Did you know John Dewey was one of the founders of the ACLU? None of this would be news to the ACLU so determined to take Judeo-Christian influences out of the public schools. So much for claims Secularism is the Goal. A different Kind of Spirituality is a More Accurate Description. One Useful to Those who Seek a Stronger Economic Role for the State that does Not Want to Worry about Pesky Individuals Impeding Progress Towards a Sure to be Great Collectivist Future. Yes, the post title is based on something written about Stalinism  in 1954 on what the State there needed in Citizens. Seemed apt.

All the great historic civilizations of the past recognize that it is spiritual values or ends that influence individual behavior or social culture. When Madalyn Murray O’Hare and the ACLU took the prayer case to the US Supreme Court, they were really trying to take out the traditions that impeded a different Vision for where the US should go. SCOTUS was in no position to know the reality of Sought Influence I have laid in this post.

These prevailing Values and Ends are what Ikeda and John Dewey and Milton Rokeach and Peter Senge and Spence Rogers and William Spady and Outcomes Based Education and Systems Thinking and Competency all want to change.

They are the key to how individuals interpret reality and their concepts of moral order.

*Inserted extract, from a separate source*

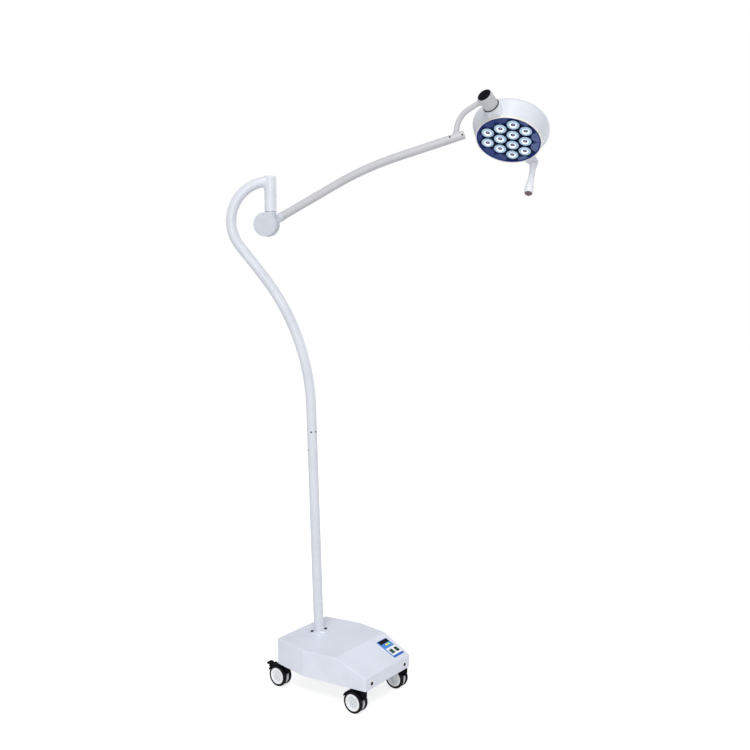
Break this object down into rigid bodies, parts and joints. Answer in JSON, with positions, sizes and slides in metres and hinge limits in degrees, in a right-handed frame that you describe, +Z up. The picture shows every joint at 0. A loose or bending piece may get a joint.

And right now only the Communitarians and Collectivists are at the table to influence the Values and Ends allowed into the Classroom.

Now what are we going to do about That going forward?

9 thoughts on “Producing Docile Instruments and Captive Souls–Putty at the Hands of the Predator State

  1. How many Buddhists have become Buddhas? Frankly I think one has nothing to do with the other …

    According to Hermann Hesse’s book which probably draws on old texts, Gautama Siddhartha (not a Buddhist but a Buddha) satisfied all his material and experiential urges, which he had desire and plenty of capacity to do, then settled down to a simple life by the river, running a ferry taking people back and forth across the river. Going into this, he was no doubt an old soul full of wisdom by the usual standards.

    He didn’t attend any classes, didn’t have any data collected, didn’t have social or emotional learning or engage in any teamwork. He was never supervised in any of this. There were no assessments, and he never was judged College and Career Ready.

    What nonsense, to invoke the concept of Buddha to sell this educational witches’ brew! Buddhahood is not attained by turning off and blunting your brain. Nor is it attained by distracting the student from spiritual impulses and substituting The Team.

    • David-

      Much of my really damning material came from recognizing what I was reading was not true and was designed to be an excuse for a desired policy. That’s what always prompts the tiptoeing through the footnotes.

      Because religion concerns values as well as many other things and values are explicitly targeted http://www.invisibleserfscollar.com/targeting-student-values-attitudes-and-beliefs-to-control-future-behavior/ explains why, religion had to be targeted too. Those were interesting posts to research and write. And quite necessary to appreciate just what is being sought and for how long.

      It is nonsense because it is an excuse to avoid admitting the extent of the transformation sought. It does put the CAGW refusal to look at actual temps into perspective.

  2. I was a member of the dutch organisation SGINL for 25 years. After learning about Agenda 21 and realising that SGI’s president Ikeda actively promotes Agenda 21 in his New Years Messages, I ended my membership with the organisation although I haven’t stopped the practice of chanting. I wrote an official letter to the Dutch organisation and cc’d it to many fellow members, explaning my motives. This caused a little ‘rocking of the boat’, mainly reactions from buddhist friends saying they don’t believe this ‘hidden’ agenda of SGI or pres. Ikeda.
    For me, it is like cutting a sort of umbilical cord; it’s both liberating and painful. I feel a bit lost and lonely, because I cut myself of from a complete network of friends.
    But I’m in the process of learning a totally new paradigm, removed from the SGI doctrine and it’s no coincidence that I stumbled upon your great site. Btw, I like the symbol of the invisible serfs collar (reminds me of Hayek’s Road to Serfdom); it’s precisely this invisible collar(s) around our necks which we need to break.
    Keep up your work! I also learned about this ‘dumbing down’ proces through reading Charlotte Yserbyt’s work. You probably know her.
    Thank you again.

    • Thanks Reinier and welcome to ISC. Those Ikeda and Alice Bailey posts I wrote in December 2012 still allow me to recognize certain types of intentional psychological assaults.

      I appreciate your reminding people just how international this template actually is.

      I met Charlotte in August 2013 when she was in Georgia finishing her Global Road to Ruin cd. We had lunch and I hand-delivered to her a hard copy of the 1988 federal DoED documents on how to use charters to lock parents and students into the radical Change the Student agenda that had been resisted anytime it has been recognized for what it was. Same principle going on globally now with names like ‘free schools’ and ‘academies.’

      It’s always nice to be complimented. There’s no snarky joking in what I plow through most days as I research Book 2 as well as write posts for this blog reacting to current events.

      Speaking of Dutch, I talk about Hans Freudenthal in my book and the creation of PME–the international Psychology of Mathematics Education. Properly understood, what ought to be the source of the logical, analytical mind becomes coursework to create an invisible mental yoke. Understanding that is the way to dissolve its power.